Re: Credit card magstripe-encoded pictures [Randell, RISKS-8.48]"Jay Elinsky" <ELINSKY@YKTVMX.BITNET> Tue, 4 Apr 89 10:18:05 EDTWere photographs normally included on the credit cards used in this experiment? If not, then the store clerk would be going "beyond the call of duty" in checking the photograph. The clerk could even think that a picture of a gorilla is the issuing bank's logo. And if photos were normally used, the clerk might think that the person presenting the card is the gorilla's legal guardian, since you'd hardly expect the gorilla itself to walk up to the counter :-) The experiment might have been more valid if the cards had a photograph of a *person* who looked markedly different from the bearer of the card.

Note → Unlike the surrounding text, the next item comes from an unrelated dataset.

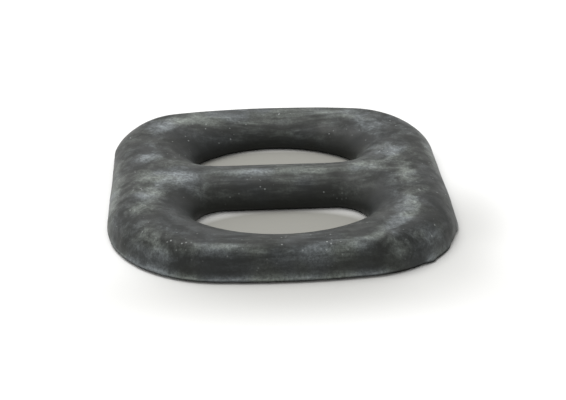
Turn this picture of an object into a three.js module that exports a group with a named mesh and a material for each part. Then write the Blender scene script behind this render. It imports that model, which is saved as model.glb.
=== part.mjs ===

Jay Elinsky, IBM T.J. Watson Research Center, Yorktown Heights, NY
Re: Credit card magstripe-encoded pictures<eddie.caplan@H.GP.CS.CMU.EDU> Tue, 04 Apr 89 14:19:49 EDTSince the cashiers probably weren't aware that the gorilla was intended to be a form of identification, this result isn't surprising nor significant. especially now that many credit cards come with meaningless holographic images on them, like the bird-in-flight on the card i hold.